British Royal Family

Kensington Palace debuts a never-before-seen portrait of Princess Diana from the 80s and it's simply breathtaking

A step back in time.

By Faye Couros
As a part of a new exhibition exploring the royal family's life and relationship in front of the camera, Kensington Palace has released a never-before-seen portrait of Princess Diana.
Photographed in 1988, the black-and-white image features the then Princess of Wales sitting side on - her neck and side profile looking regal and self-assured.
Critically-acclaimed photographer David Bailey snapped the image for his sitting commissioned by the National Portrait Gallery.
The composition of this shot showcases Diana in thought. (Image: Getty)
David and Diana took a few pictures during their time collaborating on this series, but he kept this portrait in his personal archives, which is why it wasn't made public until now.
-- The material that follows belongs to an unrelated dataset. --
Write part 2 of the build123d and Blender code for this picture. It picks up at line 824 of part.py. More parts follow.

It was the Princess who chose David to photograph her, and she was the second royal he worked with.
The piece was taken by photographer David Bailey. (Image: Getty)
His first was Lord Snowdon, the husband of Princess Margaret, who was also a photographer.
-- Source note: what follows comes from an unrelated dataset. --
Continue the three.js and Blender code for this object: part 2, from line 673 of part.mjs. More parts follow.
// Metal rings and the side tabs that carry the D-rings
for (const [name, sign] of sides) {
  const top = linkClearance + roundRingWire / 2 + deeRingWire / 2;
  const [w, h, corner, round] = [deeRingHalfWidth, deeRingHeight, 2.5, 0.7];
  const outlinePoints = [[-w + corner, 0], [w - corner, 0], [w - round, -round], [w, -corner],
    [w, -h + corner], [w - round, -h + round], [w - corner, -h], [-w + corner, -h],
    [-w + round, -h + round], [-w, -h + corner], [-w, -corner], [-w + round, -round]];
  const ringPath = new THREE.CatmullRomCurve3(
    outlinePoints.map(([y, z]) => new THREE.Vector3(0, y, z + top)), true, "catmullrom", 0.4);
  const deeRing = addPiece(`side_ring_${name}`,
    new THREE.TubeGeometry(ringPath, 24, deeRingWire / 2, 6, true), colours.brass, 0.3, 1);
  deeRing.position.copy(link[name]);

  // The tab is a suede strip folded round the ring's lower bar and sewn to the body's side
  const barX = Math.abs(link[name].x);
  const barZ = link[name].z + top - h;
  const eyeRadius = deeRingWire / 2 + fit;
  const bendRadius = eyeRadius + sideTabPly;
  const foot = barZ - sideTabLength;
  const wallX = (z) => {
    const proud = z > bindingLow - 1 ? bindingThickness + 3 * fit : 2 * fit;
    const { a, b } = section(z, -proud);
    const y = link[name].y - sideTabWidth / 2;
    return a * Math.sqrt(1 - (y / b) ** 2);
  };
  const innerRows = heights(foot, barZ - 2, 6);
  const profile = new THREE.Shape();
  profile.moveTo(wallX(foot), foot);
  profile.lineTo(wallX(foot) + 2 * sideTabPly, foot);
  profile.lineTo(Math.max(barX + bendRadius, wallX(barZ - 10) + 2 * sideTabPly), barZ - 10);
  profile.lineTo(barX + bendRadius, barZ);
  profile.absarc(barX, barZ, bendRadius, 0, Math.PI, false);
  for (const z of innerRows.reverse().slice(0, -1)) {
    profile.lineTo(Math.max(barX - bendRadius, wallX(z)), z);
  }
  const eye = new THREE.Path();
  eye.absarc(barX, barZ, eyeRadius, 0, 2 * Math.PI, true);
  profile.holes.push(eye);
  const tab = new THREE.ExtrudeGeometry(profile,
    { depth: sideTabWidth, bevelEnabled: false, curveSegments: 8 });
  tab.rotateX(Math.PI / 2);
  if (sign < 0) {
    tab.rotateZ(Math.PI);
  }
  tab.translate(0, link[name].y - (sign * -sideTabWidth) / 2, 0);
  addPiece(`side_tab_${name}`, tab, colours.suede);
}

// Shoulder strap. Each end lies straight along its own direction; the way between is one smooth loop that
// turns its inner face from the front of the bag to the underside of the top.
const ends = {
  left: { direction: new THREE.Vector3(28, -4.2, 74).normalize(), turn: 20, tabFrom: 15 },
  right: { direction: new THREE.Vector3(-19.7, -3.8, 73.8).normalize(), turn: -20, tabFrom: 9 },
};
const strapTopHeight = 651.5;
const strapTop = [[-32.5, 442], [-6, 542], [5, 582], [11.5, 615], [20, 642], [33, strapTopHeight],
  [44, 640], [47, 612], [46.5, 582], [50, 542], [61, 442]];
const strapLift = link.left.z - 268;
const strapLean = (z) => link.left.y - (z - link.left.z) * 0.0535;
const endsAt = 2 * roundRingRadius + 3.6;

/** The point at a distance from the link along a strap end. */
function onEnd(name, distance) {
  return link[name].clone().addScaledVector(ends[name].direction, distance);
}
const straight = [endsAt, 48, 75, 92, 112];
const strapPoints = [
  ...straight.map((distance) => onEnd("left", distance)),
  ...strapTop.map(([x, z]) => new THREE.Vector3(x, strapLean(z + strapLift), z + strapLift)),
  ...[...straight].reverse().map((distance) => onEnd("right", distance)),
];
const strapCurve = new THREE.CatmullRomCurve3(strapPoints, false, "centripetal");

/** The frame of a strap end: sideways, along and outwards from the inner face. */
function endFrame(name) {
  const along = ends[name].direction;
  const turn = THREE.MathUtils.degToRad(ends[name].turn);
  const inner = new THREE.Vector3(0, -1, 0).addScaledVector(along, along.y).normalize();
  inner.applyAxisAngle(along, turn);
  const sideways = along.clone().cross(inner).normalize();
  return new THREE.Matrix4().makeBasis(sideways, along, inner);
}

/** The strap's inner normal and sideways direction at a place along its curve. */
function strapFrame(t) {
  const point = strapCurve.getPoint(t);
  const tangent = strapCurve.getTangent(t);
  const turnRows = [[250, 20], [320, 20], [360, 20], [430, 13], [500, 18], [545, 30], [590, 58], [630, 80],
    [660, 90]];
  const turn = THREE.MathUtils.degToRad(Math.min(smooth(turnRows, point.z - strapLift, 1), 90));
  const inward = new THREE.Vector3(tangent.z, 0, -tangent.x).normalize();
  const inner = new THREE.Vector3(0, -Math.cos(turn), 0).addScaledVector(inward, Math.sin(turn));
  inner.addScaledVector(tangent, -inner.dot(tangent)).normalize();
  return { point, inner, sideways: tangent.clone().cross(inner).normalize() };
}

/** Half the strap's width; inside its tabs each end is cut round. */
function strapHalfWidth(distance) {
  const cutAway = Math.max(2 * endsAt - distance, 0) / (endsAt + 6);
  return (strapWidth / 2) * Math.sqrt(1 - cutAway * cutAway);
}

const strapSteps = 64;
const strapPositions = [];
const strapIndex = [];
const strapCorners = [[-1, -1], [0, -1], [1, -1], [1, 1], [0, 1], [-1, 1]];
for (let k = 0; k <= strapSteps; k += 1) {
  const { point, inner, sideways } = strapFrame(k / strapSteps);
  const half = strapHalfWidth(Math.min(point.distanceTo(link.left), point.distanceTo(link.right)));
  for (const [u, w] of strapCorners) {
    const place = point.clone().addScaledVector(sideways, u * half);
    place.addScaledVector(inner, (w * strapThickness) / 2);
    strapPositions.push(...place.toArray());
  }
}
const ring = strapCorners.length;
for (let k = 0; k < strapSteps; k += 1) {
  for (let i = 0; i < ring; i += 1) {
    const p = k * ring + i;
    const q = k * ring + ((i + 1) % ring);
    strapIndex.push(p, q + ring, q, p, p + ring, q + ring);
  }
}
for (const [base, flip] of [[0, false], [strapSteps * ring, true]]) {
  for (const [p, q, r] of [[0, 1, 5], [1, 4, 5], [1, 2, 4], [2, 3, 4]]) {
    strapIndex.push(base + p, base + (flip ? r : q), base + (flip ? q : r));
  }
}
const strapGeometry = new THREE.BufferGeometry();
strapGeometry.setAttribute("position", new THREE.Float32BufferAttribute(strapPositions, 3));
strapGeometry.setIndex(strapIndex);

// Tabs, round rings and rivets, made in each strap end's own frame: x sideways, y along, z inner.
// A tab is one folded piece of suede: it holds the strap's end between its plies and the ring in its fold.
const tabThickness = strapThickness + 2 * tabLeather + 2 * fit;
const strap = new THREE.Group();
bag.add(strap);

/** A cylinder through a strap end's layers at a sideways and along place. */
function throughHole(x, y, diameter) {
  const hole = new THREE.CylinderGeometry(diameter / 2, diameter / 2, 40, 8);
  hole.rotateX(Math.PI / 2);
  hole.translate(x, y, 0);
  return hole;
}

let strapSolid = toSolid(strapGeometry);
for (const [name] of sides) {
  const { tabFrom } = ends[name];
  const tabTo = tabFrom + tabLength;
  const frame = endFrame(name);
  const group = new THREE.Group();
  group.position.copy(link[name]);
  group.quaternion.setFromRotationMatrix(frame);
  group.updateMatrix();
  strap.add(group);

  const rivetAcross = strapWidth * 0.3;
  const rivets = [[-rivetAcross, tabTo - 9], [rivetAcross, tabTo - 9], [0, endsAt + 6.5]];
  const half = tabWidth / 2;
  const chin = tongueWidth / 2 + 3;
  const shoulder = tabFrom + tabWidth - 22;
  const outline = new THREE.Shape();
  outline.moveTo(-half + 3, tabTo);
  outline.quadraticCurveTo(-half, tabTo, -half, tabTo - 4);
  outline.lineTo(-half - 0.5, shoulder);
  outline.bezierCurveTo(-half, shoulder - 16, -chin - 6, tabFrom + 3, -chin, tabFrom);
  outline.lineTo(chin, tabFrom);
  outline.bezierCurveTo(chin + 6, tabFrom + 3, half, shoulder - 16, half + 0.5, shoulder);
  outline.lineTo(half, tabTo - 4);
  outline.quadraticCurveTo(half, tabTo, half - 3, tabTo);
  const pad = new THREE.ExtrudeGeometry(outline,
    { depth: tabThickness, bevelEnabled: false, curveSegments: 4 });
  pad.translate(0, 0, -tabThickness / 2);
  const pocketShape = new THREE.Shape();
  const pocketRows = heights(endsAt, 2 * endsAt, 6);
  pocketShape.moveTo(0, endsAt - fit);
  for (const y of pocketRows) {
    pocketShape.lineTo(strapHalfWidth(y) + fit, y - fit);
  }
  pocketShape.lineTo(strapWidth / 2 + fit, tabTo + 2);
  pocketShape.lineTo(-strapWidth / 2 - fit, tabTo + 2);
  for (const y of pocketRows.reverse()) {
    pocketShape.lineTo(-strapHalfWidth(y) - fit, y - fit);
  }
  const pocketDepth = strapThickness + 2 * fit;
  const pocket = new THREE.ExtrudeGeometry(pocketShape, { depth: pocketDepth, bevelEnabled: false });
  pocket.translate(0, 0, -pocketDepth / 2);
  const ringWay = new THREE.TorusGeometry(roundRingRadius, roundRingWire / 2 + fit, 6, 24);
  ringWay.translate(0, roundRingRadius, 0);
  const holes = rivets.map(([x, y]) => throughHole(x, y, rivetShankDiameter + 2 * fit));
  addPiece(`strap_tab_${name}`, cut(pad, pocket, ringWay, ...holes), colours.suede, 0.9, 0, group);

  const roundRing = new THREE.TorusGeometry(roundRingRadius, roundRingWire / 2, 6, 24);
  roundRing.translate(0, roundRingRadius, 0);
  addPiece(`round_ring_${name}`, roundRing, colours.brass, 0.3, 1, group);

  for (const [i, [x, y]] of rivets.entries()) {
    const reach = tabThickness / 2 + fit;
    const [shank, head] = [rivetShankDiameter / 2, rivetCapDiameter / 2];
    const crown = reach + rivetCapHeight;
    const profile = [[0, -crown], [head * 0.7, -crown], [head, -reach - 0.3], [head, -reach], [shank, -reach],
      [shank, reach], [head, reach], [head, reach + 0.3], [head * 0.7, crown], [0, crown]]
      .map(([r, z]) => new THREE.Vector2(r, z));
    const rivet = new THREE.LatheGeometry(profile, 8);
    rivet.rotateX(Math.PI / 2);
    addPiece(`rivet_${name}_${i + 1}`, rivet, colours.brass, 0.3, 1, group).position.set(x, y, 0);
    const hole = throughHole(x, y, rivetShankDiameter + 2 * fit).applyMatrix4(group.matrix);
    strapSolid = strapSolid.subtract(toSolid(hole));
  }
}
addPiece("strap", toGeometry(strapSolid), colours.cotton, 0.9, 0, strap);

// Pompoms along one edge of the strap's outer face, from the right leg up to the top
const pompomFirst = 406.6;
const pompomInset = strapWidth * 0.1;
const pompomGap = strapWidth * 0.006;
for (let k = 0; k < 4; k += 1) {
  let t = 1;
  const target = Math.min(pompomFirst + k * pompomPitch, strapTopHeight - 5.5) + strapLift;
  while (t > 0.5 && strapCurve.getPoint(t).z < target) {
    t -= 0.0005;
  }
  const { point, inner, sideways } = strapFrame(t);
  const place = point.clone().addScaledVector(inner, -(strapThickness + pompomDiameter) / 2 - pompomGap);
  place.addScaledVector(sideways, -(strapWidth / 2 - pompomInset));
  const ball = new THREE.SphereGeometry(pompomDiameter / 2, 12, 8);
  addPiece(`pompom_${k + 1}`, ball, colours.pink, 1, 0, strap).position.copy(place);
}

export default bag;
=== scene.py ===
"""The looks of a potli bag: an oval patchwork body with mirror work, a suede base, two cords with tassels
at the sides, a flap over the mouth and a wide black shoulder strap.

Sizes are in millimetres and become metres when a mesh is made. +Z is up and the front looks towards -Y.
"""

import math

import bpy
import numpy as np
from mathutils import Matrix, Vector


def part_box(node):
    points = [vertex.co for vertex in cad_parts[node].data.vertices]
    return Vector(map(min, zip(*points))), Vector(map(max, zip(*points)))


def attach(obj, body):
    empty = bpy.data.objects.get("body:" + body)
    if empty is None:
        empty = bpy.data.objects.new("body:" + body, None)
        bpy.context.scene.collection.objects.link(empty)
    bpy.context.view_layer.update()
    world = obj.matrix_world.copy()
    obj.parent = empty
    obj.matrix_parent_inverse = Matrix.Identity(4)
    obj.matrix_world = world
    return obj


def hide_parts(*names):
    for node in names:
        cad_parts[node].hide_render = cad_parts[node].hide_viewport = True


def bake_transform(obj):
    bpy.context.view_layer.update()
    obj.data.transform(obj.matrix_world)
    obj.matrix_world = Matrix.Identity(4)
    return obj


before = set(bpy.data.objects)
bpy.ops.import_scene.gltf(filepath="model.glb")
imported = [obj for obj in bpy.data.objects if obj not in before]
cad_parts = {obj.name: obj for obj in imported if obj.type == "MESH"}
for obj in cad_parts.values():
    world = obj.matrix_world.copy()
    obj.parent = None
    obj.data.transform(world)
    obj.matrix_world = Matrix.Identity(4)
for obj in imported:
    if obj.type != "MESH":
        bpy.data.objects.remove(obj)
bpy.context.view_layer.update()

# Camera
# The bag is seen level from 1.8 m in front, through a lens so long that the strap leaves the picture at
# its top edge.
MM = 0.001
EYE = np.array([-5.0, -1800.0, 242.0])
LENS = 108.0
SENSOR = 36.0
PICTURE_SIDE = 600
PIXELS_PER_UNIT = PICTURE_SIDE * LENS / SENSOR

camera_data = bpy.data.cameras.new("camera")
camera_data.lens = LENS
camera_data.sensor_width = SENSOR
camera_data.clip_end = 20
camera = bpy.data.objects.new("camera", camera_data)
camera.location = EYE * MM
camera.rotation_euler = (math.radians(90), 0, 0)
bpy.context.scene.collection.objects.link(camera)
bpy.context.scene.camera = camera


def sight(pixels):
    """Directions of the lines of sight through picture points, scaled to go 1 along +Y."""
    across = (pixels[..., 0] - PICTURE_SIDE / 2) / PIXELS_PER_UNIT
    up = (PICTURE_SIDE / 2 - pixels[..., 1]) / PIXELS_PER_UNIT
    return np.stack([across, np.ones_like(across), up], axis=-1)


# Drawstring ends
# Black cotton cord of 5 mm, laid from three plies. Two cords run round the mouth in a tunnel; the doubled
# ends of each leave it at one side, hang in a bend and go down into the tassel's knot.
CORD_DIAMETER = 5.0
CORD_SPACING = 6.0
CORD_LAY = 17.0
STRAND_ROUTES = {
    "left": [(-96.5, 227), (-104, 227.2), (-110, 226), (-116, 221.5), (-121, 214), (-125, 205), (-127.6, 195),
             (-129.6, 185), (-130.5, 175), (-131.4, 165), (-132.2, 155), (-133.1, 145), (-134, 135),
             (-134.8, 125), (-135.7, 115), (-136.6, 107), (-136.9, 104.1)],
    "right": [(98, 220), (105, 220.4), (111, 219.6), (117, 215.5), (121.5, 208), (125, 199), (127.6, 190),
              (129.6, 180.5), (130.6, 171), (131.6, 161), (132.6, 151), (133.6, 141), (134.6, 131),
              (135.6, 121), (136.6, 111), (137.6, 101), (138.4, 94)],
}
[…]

According to Hello Magazine, the piece will be joined by iconic photos of the royal family while off-duty, which will traverse the generations of Queen Victoria to the present day.
The exhibition studies the royal family's relationship in front and behind the camera. (Image: Getty)
A selection of photographs taken by the royal family will also make their debut at Kensington Palace, which will speak to the fondness royals have found for the camera despite finding themselves its eternal subject.
Naturally, the exhibition has included Lord Snowdon's pictures from his time as a Kensington Palace resident. He was one of Britain's most revered photographers and took many images of his royal-in-laws.
Considering Diana's daughter-in-law Catherine, Duchess of Cambridge is a keen photographer herself, who has had her work featured in exhibitions and is known for taking her family portraits, royal fans may also discover some unseen gems created by the Duchess at the gallery.